Nearly five years ago, I started this blog. As you can tell, I gave it a bit of a facelift yesterday. Over the years I have struggled with the question: should I have ads? Will they make my blog look cheezy? Am I less of a purist if I have ads?
So I started slow and tried to keep the blog as unencumbered by ads as possible, placing Google Adsense ads in the footer area of this blog. I made about $1-3 dollars per month with that approach. In essence - pretty worthless.
But recently I embarked on an Google Adsense experiment. I added one Google Adsense ad below my post of the day and to my RSS feed. That one move increased my ad revenue about 10-fold - not much, but a significant jump up. With my readership, that amount should just about over the cost of renting server space so my co-workers can see the images on my blog at work. (I appreciate my "Deep Throat" contributors at work who contribute ideas for new content here...)
Many wonder, why not just use Google's servers for your images?

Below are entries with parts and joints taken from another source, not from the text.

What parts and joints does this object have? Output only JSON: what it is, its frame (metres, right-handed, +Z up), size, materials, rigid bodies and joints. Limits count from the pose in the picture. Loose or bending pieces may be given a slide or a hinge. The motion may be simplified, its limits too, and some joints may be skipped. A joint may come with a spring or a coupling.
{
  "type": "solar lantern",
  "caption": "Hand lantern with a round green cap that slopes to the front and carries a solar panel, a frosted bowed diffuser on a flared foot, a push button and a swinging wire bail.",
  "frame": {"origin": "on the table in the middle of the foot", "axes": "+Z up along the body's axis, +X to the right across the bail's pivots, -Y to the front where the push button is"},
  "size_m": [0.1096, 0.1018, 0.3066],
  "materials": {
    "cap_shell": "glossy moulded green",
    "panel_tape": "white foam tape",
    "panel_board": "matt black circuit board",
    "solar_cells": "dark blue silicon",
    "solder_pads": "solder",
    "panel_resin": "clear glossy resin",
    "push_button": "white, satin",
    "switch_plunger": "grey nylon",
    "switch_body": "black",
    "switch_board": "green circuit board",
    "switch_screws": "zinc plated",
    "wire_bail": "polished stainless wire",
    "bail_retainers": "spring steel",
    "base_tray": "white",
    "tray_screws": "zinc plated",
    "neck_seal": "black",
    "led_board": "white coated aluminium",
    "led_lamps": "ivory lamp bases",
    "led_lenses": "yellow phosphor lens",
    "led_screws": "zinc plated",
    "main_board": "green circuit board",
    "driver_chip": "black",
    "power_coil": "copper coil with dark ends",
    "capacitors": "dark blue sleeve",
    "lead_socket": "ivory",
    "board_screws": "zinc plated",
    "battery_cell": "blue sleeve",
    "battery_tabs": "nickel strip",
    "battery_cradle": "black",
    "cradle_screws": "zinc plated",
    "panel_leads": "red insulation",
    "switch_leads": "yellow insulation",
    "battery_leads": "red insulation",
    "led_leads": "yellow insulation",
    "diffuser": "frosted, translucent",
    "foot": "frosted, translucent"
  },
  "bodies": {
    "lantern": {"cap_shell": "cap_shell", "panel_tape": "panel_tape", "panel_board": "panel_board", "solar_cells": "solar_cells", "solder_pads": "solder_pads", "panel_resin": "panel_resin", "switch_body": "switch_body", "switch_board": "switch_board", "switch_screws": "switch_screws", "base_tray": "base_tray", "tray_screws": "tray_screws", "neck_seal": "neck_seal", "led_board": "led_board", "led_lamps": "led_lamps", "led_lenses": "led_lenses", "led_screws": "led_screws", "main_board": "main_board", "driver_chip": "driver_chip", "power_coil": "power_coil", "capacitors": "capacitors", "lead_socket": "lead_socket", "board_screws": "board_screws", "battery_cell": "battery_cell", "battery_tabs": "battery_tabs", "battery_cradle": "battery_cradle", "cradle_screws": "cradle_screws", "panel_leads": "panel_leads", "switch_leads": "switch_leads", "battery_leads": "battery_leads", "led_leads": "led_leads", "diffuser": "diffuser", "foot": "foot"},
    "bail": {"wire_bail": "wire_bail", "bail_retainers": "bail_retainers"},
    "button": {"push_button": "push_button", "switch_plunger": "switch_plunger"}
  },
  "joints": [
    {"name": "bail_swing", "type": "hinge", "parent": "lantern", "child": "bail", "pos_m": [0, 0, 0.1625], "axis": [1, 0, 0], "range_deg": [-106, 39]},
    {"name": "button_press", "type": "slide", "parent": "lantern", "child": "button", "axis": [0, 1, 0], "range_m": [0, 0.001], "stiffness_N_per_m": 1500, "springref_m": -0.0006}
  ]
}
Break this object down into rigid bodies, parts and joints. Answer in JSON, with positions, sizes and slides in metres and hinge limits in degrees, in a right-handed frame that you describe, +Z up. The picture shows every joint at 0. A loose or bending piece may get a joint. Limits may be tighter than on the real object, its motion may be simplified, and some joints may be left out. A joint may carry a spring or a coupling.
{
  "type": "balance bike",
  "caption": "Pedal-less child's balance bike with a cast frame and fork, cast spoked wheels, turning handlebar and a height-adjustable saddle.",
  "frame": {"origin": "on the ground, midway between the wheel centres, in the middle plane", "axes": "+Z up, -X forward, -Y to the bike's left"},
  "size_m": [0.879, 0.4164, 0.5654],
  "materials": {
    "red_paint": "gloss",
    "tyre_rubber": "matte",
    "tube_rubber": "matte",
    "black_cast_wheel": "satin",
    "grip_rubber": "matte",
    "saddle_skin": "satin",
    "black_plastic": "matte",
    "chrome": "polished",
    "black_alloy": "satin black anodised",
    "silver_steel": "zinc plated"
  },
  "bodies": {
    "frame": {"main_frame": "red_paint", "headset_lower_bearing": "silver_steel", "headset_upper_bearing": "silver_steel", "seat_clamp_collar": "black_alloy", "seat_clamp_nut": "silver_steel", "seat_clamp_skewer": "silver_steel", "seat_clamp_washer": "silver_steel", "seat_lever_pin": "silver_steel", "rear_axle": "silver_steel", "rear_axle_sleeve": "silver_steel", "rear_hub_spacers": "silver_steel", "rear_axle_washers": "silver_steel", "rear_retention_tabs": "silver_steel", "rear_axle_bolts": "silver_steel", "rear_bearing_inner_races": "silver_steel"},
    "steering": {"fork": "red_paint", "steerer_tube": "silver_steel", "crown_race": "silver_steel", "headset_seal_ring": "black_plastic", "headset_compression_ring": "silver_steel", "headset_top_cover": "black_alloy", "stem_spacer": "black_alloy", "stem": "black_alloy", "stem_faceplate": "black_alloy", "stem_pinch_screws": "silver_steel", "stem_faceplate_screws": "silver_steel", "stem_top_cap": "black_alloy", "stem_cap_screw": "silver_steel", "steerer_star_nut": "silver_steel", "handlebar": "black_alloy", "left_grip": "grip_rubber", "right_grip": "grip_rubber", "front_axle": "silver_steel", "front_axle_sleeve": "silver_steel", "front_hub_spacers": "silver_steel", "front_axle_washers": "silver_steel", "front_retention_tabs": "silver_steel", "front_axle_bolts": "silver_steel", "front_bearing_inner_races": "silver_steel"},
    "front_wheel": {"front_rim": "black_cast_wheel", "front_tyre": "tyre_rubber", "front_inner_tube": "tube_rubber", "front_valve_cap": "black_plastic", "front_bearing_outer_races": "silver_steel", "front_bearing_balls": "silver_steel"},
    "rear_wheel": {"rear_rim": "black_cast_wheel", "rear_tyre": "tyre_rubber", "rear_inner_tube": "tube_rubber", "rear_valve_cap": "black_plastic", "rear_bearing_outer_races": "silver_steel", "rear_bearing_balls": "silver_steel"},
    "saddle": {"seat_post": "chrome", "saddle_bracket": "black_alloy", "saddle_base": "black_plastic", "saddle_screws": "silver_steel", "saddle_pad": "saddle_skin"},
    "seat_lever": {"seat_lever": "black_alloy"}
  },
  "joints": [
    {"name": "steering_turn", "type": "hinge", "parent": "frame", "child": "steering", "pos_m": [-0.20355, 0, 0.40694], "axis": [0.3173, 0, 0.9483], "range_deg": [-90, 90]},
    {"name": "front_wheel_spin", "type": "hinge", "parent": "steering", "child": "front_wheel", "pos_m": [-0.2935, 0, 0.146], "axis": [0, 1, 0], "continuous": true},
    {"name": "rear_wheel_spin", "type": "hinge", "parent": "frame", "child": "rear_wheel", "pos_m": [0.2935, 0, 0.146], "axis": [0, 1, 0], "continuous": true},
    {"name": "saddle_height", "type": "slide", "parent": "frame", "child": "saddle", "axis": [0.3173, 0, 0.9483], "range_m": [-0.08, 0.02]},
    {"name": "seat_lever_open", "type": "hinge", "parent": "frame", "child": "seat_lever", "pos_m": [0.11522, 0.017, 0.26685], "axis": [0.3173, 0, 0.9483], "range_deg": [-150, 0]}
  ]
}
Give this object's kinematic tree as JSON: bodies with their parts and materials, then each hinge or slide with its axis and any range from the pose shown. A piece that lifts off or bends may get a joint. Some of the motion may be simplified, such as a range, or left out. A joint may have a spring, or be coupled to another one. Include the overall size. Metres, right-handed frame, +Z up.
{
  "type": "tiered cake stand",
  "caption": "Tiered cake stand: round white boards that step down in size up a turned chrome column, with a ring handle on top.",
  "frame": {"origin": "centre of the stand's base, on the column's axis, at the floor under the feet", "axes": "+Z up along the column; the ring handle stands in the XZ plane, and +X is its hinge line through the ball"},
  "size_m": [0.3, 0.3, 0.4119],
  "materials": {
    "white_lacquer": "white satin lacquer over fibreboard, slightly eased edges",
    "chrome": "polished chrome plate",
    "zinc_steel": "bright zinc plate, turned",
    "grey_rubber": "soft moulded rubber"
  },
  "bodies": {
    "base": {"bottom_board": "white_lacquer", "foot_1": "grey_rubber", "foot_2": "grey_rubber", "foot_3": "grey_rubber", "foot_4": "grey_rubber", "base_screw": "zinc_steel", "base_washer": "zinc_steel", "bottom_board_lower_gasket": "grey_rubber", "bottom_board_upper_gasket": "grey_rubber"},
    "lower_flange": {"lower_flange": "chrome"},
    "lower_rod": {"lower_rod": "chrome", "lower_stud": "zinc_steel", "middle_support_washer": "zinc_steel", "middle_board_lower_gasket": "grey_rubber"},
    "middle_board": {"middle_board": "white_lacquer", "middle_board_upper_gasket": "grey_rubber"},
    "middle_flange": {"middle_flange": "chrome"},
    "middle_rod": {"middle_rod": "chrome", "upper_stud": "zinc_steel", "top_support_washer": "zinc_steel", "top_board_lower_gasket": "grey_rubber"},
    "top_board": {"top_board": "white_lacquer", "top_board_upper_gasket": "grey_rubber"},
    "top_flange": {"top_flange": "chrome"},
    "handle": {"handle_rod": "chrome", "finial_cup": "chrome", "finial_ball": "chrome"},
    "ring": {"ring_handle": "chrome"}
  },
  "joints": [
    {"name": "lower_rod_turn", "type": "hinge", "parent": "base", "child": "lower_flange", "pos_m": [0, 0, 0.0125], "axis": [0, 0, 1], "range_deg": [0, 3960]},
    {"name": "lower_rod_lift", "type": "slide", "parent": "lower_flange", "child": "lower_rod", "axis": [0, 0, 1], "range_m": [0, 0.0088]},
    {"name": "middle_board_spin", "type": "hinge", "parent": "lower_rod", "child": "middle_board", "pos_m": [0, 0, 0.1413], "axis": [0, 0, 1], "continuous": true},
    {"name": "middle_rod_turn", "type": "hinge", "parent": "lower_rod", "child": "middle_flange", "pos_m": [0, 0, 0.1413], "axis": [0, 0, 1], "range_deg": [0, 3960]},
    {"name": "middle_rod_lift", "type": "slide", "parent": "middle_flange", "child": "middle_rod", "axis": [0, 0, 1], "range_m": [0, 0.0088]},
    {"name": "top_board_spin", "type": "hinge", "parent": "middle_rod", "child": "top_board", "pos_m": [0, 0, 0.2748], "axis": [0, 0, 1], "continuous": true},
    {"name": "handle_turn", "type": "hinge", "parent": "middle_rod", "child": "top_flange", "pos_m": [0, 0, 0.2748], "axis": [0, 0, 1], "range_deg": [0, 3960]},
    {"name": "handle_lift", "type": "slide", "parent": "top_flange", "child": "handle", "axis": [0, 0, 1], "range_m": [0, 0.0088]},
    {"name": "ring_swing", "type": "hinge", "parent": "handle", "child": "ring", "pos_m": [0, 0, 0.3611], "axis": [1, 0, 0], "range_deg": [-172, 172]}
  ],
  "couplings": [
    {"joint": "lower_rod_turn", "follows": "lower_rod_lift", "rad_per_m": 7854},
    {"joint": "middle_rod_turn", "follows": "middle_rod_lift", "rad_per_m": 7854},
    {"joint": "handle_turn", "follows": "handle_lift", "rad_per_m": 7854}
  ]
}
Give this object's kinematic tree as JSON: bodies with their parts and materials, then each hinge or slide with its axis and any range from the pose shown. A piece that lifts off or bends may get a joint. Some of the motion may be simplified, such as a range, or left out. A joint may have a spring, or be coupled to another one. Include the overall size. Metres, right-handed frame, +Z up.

Well, there's several reasons. The main reason is our workplace firewall. You see Google uses multiple servers on which it holds its images. While images might be easily retrieved using their picture manager software, Picasa, the server on which those images might be held might be held at very different internet addresses. This wreaks havoc on workplace firewalls - until I started using my own server (which my employer has approved), many of my images could not be seen by my co-workers.
The second reason is simply one of organization - I know where my images are and how they're organized. I can resize them or edit them as I need and place them on my own server for later use and recall. Just my preference.
But renting your own server space costs about $150 (or so) per year. (In contrast, Google offers about 5 Megabytes of server space for free - plenty for most - then charges a bit for more) So, to offset this server expense, I have placed some ads on this blog. No I can't quit my day job, but it appears these ads will help at least defray my server expenses.
Not to say that I don't market my ads in the sidebar for considerably more. The relative paucity of cardiology blogs out there makes that space valuable for some. But even when I place an ad there for a month or more, I find that the revenue generated will never serve as my day job. (Moral of the story: be nice to your employer - you need 'em). But more importantly, I have found that this blog has opened many entrepreneurial ventures that are much better drivers for revenue than advertising revenue. I'm betting most serious bloggers find this. (Quick definition: a "serious blogger" is anyone who is crazy enough to do this for over three years) Bottom line: Blogs, in and of themselves, are very poor ways to try to make a living, but can open doors.
I also have invested in liability insurance for this blog. It costs about $100-$300 per year, depending on the type of blog you have, but my one experience with defending a frivolous "cease and desist" letter that set me back about $14K in legal expenses makes this expense worth it to me. Learning point #2: Be careful, blogs can be risky.
There are tons of resources out there to help anyone who wants to start a blog and try to keep with it. Consider reading just about everything at Problogger.net, for instance. I completely understand the challenges for doctors maintaining a blog - it's damn hard work. But it also serves as a useful avenue for teaching, advocating, venting (when done professionally and with an appropriate amount of restraint) and fills a little creative void that I still enjoy.